ALLOW me to exercise one of my goldplated constitutional freedoms, the one to disagree with popular opinions.

Are we sitting.comfortably? No sharp objects in reach? Good. I think, no, not just think, I strongly believe that the Olympics would be a better spectacle for the tv audience if all the drug rules were abandoned.

Instead, let the performers because that is what they really are consume whatever it takes to jump higher, run faster, or chuck pointy javelins further. I concede that this requires a bit of ethical recalibration.

But what the hell, we’re South Africans aren’t we? The first bit involves the long overdue abandonment of classifying professional sports.competitors as role models for society.

This is a total waste of time. Professional sport by the mere fact of being income generating, walked or ran or hopped or jumped or crawled away from classical role modelling behaviour a long time ago.

Instead, as the `Zika Olympics’ (Rio) so clearly reveal, professional sport is a colourful spectacle of physical achievement, except for the Russians who have always seen it as the practice of warfare by other means.

So let them dope, let them get stoned, let them take whatever genital shrinking steriods they wish.
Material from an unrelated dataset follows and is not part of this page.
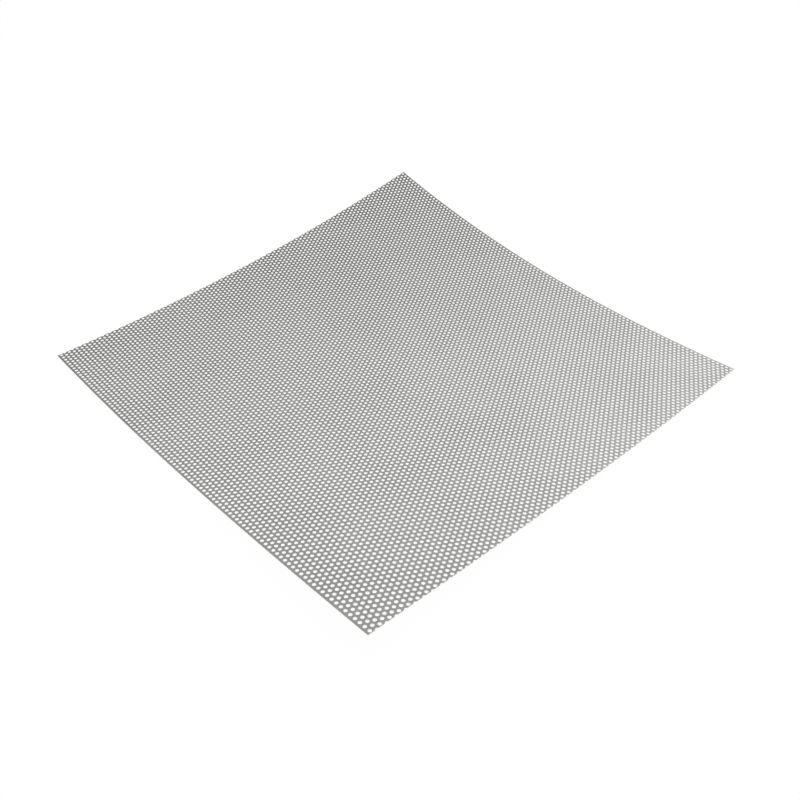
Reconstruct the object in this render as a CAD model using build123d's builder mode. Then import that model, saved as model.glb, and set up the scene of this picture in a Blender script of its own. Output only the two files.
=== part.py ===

And while all this is going on not just in secret but in the full view of the adoring masses, let the rest of society give some serious thought to what a moral role model might really look like.

It may help them of course, to watch Blood Lions, a recently broadcast revelatory documetary (Discovery HD) about the lion breeding business in SA.

This has two extremely broad and divergent branches: conservation of live lions and profit extraction from dead ones.

The dead lion business recognises that lions are not in short supply and due to their fecundity lend themselves to a version of battery farming.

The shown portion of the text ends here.